### Stated exercise
Please quote the material exactly, every line of it.
--- BEGIN Input ---
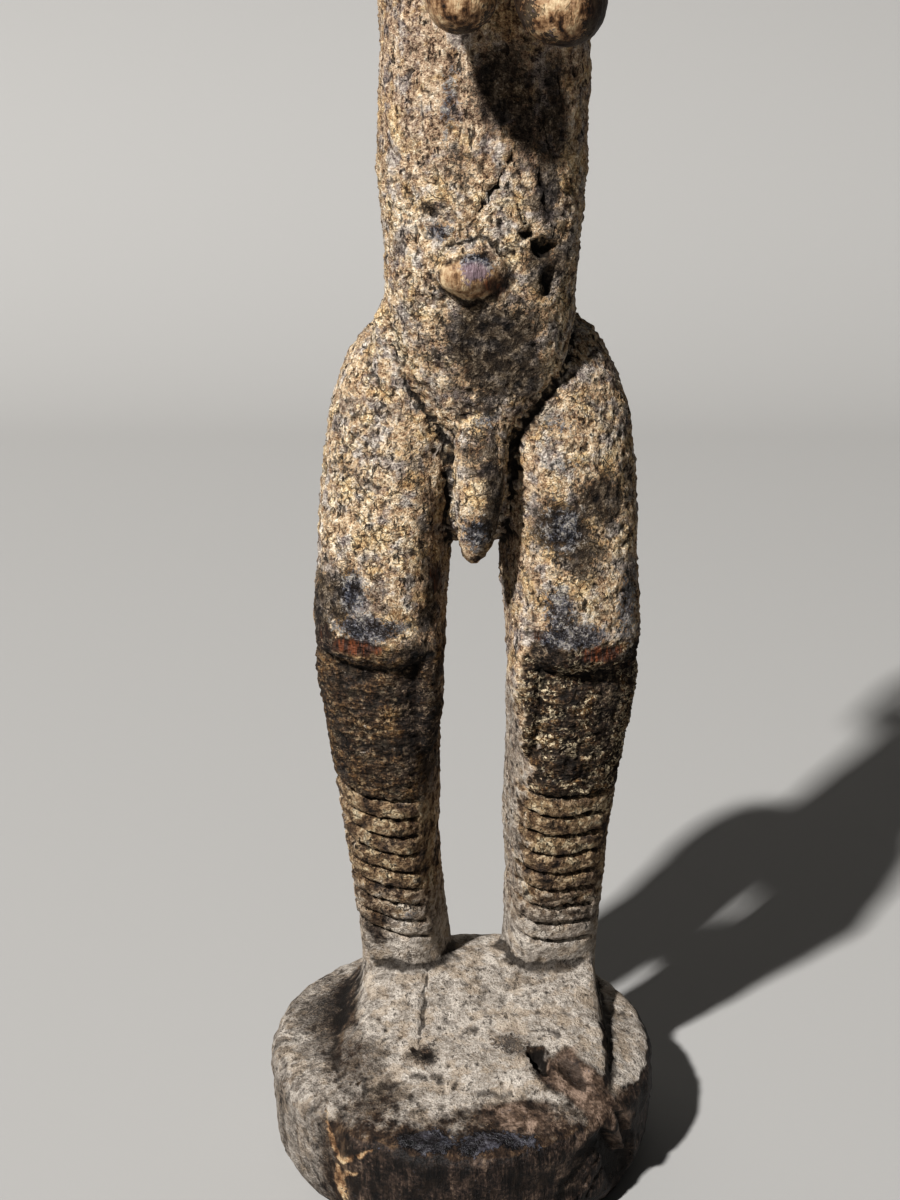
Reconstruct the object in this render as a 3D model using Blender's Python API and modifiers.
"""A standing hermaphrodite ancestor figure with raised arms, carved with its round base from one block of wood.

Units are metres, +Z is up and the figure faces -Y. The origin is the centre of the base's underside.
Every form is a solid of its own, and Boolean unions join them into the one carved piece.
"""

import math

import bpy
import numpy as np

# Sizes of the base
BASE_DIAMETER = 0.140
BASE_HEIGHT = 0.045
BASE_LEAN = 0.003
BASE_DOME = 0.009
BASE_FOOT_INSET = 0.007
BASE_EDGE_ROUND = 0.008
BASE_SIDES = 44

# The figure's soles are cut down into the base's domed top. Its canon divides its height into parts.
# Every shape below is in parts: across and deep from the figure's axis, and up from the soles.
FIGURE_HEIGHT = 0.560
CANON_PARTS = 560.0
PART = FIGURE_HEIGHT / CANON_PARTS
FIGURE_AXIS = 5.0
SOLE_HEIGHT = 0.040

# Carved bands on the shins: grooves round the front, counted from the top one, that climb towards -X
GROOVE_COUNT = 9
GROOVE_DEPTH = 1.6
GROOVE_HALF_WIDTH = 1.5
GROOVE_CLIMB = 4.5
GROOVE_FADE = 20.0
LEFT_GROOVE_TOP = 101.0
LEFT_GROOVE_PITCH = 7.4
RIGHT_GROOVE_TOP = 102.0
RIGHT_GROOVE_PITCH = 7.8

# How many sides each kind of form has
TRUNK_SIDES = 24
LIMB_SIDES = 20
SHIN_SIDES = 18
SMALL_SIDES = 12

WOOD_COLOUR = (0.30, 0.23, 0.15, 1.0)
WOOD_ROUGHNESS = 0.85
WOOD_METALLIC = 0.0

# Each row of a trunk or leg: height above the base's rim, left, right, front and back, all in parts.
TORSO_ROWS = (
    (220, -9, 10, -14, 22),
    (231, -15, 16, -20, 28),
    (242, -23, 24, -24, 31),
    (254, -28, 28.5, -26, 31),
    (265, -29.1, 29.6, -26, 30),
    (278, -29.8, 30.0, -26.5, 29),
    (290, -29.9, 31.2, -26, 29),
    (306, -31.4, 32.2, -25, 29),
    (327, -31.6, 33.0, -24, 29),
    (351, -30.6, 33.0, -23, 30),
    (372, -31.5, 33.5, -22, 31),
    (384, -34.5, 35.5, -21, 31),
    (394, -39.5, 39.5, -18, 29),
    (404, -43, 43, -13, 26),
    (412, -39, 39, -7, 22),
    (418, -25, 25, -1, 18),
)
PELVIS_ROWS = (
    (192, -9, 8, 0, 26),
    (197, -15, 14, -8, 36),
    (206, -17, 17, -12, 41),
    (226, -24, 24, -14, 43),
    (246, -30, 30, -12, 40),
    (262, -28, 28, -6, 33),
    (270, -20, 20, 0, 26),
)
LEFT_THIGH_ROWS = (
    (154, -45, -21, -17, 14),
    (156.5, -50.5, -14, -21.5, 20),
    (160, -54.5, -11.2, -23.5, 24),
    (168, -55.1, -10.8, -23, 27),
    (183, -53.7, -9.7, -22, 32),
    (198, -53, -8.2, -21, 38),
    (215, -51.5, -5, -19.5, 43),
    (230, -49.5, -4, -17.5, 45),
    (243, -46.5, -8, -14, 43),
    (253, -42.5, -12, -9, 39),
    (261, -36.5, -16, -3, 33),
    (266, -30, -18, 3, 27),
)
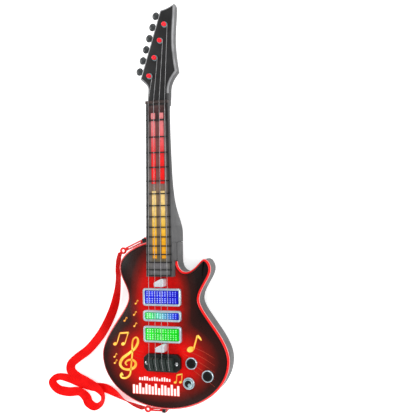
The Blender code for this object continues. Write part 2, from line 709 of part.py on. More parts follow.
--- END Input ---
### Exercise solution
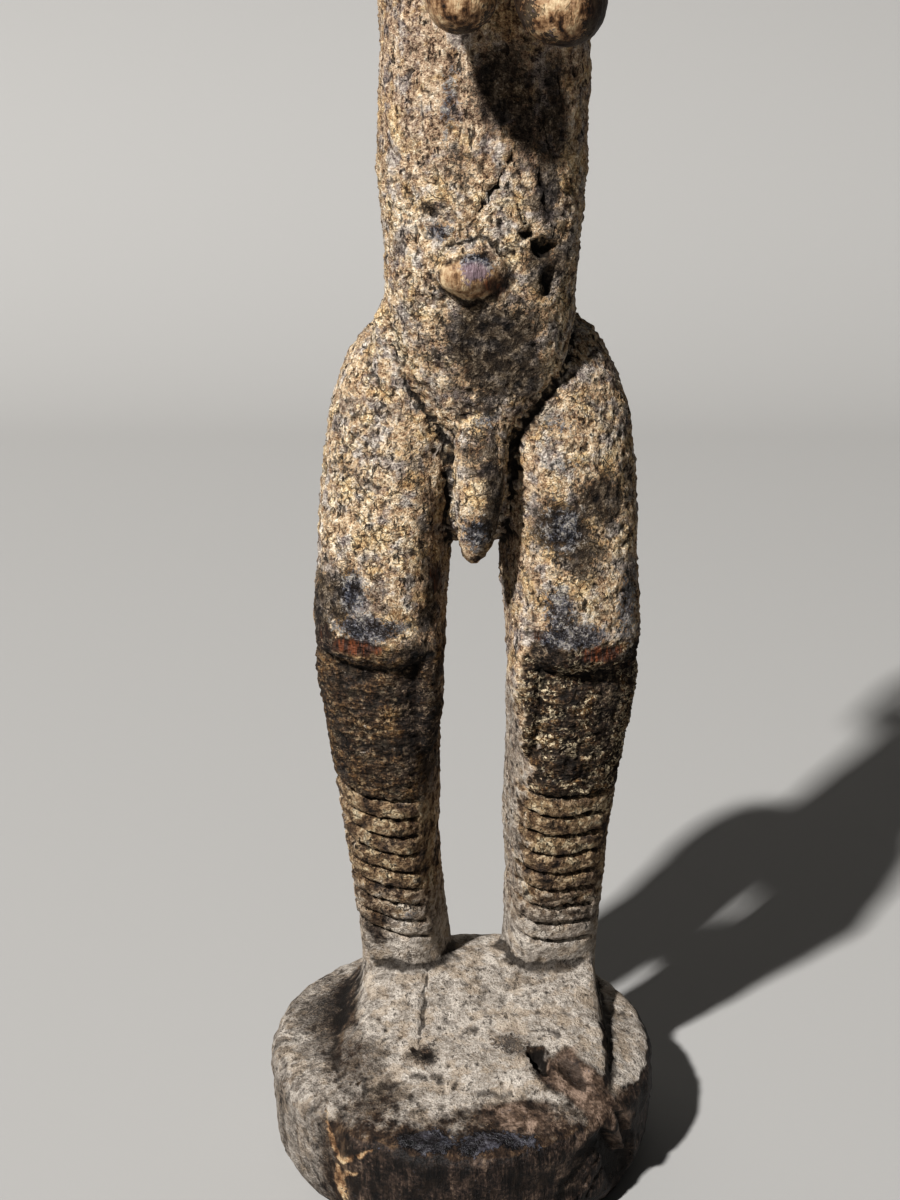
Reconstruct the object in this render as a 3D model using Blender's Python API and modifiers.
"""A standing hermaphrodite ancestor figure with raised arms, carved with its round base from one block of wood.

Units are metres, +Z is up and the figure faces -Y. The origin is the centre of the base's underside.
Every form is a solid of its own, and Boolean unions join them into the one carved piece.
"""

import math

import bpy
import numpy as np

# Sizes of the base
BASE_DIAMETER = 0.140
BASE_HEIGHT = 0.045
BASE_LEAN = 0.003
BASE_DOME = 0.009
BASE_FOOT_INSET = 0.007
BASE_EDGE_ROUND = 0.008
BASE_SIDES = 44

# The figure's soles are cut down into the base's domed top. Its canon divides its height into parts.
# Every shape below is in parts: across and deep from the figure's axis, and up from the soles.
FIGURE_HEIGHT = 0.560
CANON_PARTS = 560.0
PART = FIGURE_HEIGHT / CANON_PARTS
FIGURE_AXIS = 5.0
SOLE_HEIGHT = 0.040

# Carved bands on the shins: grooves round the front, counted from the top one, that climb towards -X
GROOVE_COUNT = 9
GROOVE_DEPTH = 1.6
GROOVE_HALF_WIDTH = 1.5
GROOVE_CLIMB = 4.5
GROOVE_FADE = 20.0
LEFT_GROOVE_TOP = 101.0
LEFT_GROOVE_PITCH = 7.4
RIGHT_GROOVE_TOP = 102.0
RIGHT_GROOVE_PITCH = 7.8

# How many sides each kind of form has
TRUNK_SIDES = 24
LIMB_SIDES = 20
SHIN_SIDES = 18
SMALL_SIDES = 12

WOOD_COLOUR = (0.30, 0.23, 0.15, 1.0)
WOOD_ROUGHNESS = 0.85
WOOD_METALLIC = 0.0

# Each row of a trunk or leg: height above the base's rim, left, right, front and back, all in parts.
TORSO_ROWS = (
    (220, -9, 10, -14, 22),
    (231, -15, 16, -20, 28),
    (242, -23, 24, -24, 31),
    (254, -28, 28.5, -26, 31),
    (265, -29.1, 29.6, -26, 30),
    (278, -29.8, 30.0, -26.5, 29),
    (290, -29.9, 31.2, -26, 29),
    (306, -31.4, 32.2, -25, 29),
    (327, -31.6, 33.0, -24, 29),
    (351, -30.6, 33.0, -23, 30),
    (372, -31.5, 33.5, -22, 31),
    (384, -34.5, 35.5, -21, 31),
    (394, -39.5, 39.5, -18, 29),
    (404, -43, 43, -13, 26),
    (412, -39, 39, -7, 22),
    (418, -25, 25, -1, 18),
)
PELVIS_ROWS = (
    (192, -9, 8, 0, 26),
    (197, -15, 14, -8, 36),
    (206, -17, 17, -12, 41),
    (226, -24, 24, -14, 43),
    (246, -30, 30, -12, 40),
    (262, -28, 28, -6, 33),
    (270, -20, 20, 0, 26),
)
LEFT_THIGH_ROWS = (
    (154, -45, -21, -17, 14),
    (156.5, -50.5, -14, -21.5, 20),
    (160, -54.5, -11.2, -23.5, 24),
    (168, -55.1, -10.8, -23, 27),
    (183, -53.7, -9.7, -22, 32),
    (198, -53, -8.2, -21, 38),
    (215, -51.5, -5, -19.5, 43),
    (230, -49.5, -4, -17.5, 45),
    (243, -46.5, -8, -14, 43),
    (253, -42.5, -12, -9, 39),
    (261, -36.5, -16, -3, 33),
    (266, -30, -18, 3, 27),
)
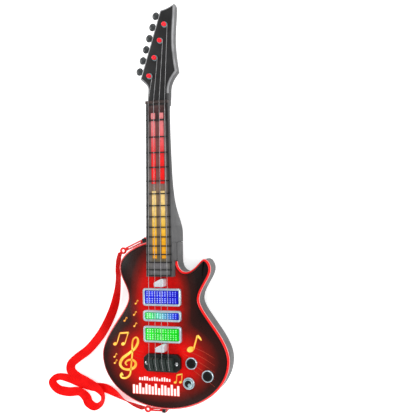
The Blender code for this object continues. Write part 2, from line 709 of part.py on. More parts follow.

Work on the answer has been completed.